Burası alt bahçemiz, evin önceki sahipleri bu alana binayı genişletme amaçlı temel atmışlar, belediye de kolonları yıktırmış. Alt kısımdaki beton o kadar kalın ki kaldırmak mümkün olmadı, bu kısma doğal taş döşeyip bir oturma köşesi oluşturacaktım ama belediye toprak dolduracaksın diye tutturdu. Sonra bu alanı da yeşillendirdim.
"Biz de sizin gibi düşünüyoruz, her yeri yeşillendireceğiz" dediksek de ikna edemedik.
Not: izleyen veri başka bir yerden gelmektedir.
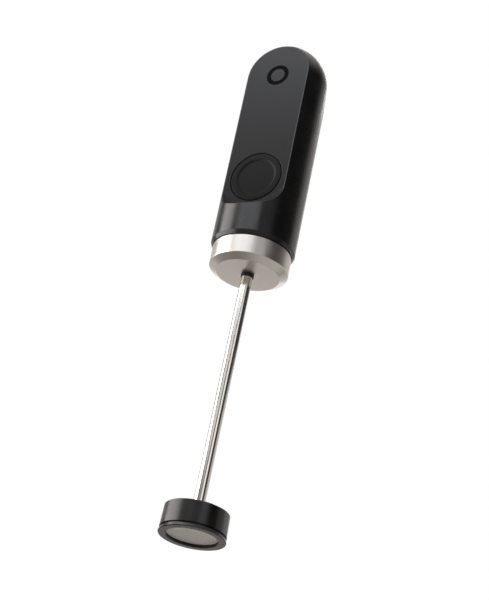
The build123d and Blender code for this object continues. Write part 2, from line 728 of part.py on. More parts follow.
# Stainless base: bevelled cup with a spigot, a seal and bush bore, and three screw posts.
SPIGOT_R = BORE_R - CLEAR
SPIGOT_TOP_Z = 137.0
CUP_BORE_R = 13.6
CUP_FLOOR_Z = 122.8
GROOVE_R = 14.7
GROOVE_Z = (133.2, 134.6)
NOSE_HOLE_R = SEAL_NOSE_R + 0.05
BUSH_WALL = 2.0
BUSH_WALL_TOP_Z = POST_TOP_Z + 0.4
CLIP_EASE = 0.05
CLIP_GROOVE_R = SEAL_R + 0.4
BASE_EDGE_R = 0.25
SCREW_HOLE_Z = 124.5
with BuildPart() as steel_base:
    turned(
        (NOSE_HOLE_R, BASE_Z),
        (BASE_FACE_R, BASE_Z),
        (BASE_R, BASE_Z + BASE_BEVEL_H),
        (BASE_R, BASE_TOP_Z),
        (SPIGOT_R, BASE_TOP_Z),
        (SPIGOT_R, GROOVE_Z[0]),
        (GROOVE_R, GROOVE_Z[0]),
        (GROOVE_R, GROOVE_Z[1]),
        (SPIGOT_R, GROOVE_Z[1]),
        (SPIGOT_R, SPIGOT_TOP_Z),
        (CUP_BORE_R, SPIGOT_TOP_Z),
        (CUP_BORE_R, CUP_FLOOR_Z),
        (SEAL_R + BUSH_WALL, CUP_FLOOR_Z),
        (SEAL_R + BUSH_WALL, BUSH_WALL_TOP_Z),
        (SEAL_R, BUSH_WALL_TOP_Z),
        (SEAL_R, CLIP_Z + CLIP_T + CLIP_EASE),
        (CLIP_GROOVE_R, CLIP_Z + CLIP_T + CLIP_EASE),
        (CLIP_GROOVE_R, CLIP_Z - CLIP_EASE),
        (SEAL_R, CLIP_Z - CLIP_EASE),
        (SEAL_R, SEAL_Z),
        (NOSE_HOLE_R, SEAL_Z),
    )
    for x, y in base_posts():
        post(x, y, (CUP_FLOOR_Z, POST_TOP_Z), POST_R)
    for x, y in base_posts():
        post(x, y, (SCREW_HOLE_Z, POST_TOP_Z), BASE_SCREW_R + SCREW_HOLE_EASE, Mode.SUBTRACT)
    crisp = [
        e
        for e in steel_base.edges().filter_by(GeomType.CIRCLE)
        if e.radius > BASE_FACE_R - 0.01
        and (abs(e.center().Z - BASE_Z) < 0.01 or abs(e.center().Z - BASE_Z - BASE_BEVEL_H) < 0.01)
    ]
    fillet(crisp, BASE_EDGE_R)
write(steel_base, "steel_base")

with BuildPart() as base_gasket:
    turned(
        (SPIGOT_R + 0.05, BASE_TOP_Z),
        (BASE_R - 0.3, BASE_TOP_Z),
        (BASE_R - 0.3, SHELL_Z),
        (SPIGOT_R + 0.05, SHELL_Z),
    )
write(base_gasket, "base_gasket")

with BuildPart() as base_o_ring:
    with BuildSketch(FRONT):
        with Locations(((GROOVE_R + BORE_R) / 2 - 0.02, sum(GROOVE_Z) / 2)):
            Circle((BORE_R - GROOVE_R) / 2 - 0.04)
    revolve(axis=Axis.Z)
write(base_o_ring, "base_o_ring")

BASE_SCREW_HEAD_R = 1.5
BASE_SCREW_FOOT_Z = 126.0
CROSS_L = 1.0  # half the length of the cross slot
CROSS_W = 0.22
with BuildPart() as base_screws:
    slot_z = (MOTOR_Z + SCREW_HEAD_H - SLOT_DEPTH, MOTOR_Z + SCREW_HEAD_H)
    for x, y in base_posts():
        post(x, y, (MOTOR_Z, MOTOR_Z + SCREW_HEAD_H), BASE_SCREW_HEAD_R)
        post(x, y, (BASE_SCREW_FOOT_Z, MOTOR_Z), BASE_SCREW_R)
    for x, y in base_posts():
        block((x - CROSS_L, x + CROSS_L), (y - CROSS_W, y + CROSS_W), slot_z, Mode.SUBTRACT)
        block((x - CROSS_W, x + CROSS_W), (y - CROSS_L, y + CROSS_L), slot_z, Mode.SUBTRACT)
write(base_screws, "base_screws")

SEAL_INNER_R = SHAFT_R + 1.2  # the seal's wall stands off the shaft here
with BuildPart() as lip_seal:
    turned(
        (SHAFT_R + RUNNING, SEAL_NOSE_Z + 0.1),
        (SHAFT_R + 0.12, SEAL_NOSE_Z),
        (SEAL_NOSE_R - 0.12, SEAL_NOSE_Z),
        (SEAL_NOSE_R, SEAL_NOSE_Z + 0.15),
        (SEAL_NOSE_R, SEAL_Z),
        (SEAL_R - 0.03, SEAL_Z),
        (SEAL_R - 0.03, BUSH_Z),
        (SEAL_INNER_R, BUSH_Z),
        (SEAL_INNER_R, SEAL_Z + 1.2),
        (SHAFT_R + RUNNING, SEAL_Z + 0.4),
    )
write(lip_seal, "lip_seal")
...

Mecburen toprağı doldurduk yoksa inşaata mühür vuracaklardı.
El çabukluğu ve ikna turlarının sonunda (çok yıpratıcı bir süreçti, inşaat bu kadar yormadı bizi)
Bir gün içinde toprağı kenara alıp, kilitli tuğlaları örmeye başladık.
3-4 gün içinde bitmiş, toprağı doldurulmuş, bitkileri dikilmişti. (mecburiyetten)
Burayı da önceki inşaatan artan Denizli travertenleriyle kapladık.
Eşim buraya amfi tiyatro diyor.
Eğimli bahçe düzenlemelerini araştırırken yabancı bir dergide
bu uygulamanın benzerini görmüş ve gördüğüm anda "İşte bu..." demiştim. Manzaraya en hakim yer burası... (Minderleri hatırlarsınız, eskileri değerlendirdim) En üste Doğu Ladini, bir alta Fenix (Phoenix canariensis), bir alta Berberis, en alta ise Phormium, Escallonia ve tohumdan yetiştirdiğim Zinniaları, Kamil Bey'in Lisianthuslarını, Zambaklarını, Bodrum Papatyalarını diktim. Diğer tarafa da Oya Ağacı, 4 adet Defne, 2 adet Osmanthus ve Imperata cylindrical (Kırmızı Yapraklı Saz) diktim. Bitkiler henüz yerlerine adapte olup yayılamadılar ama sonbaharda hareketlenmeler başlar sanıyorum.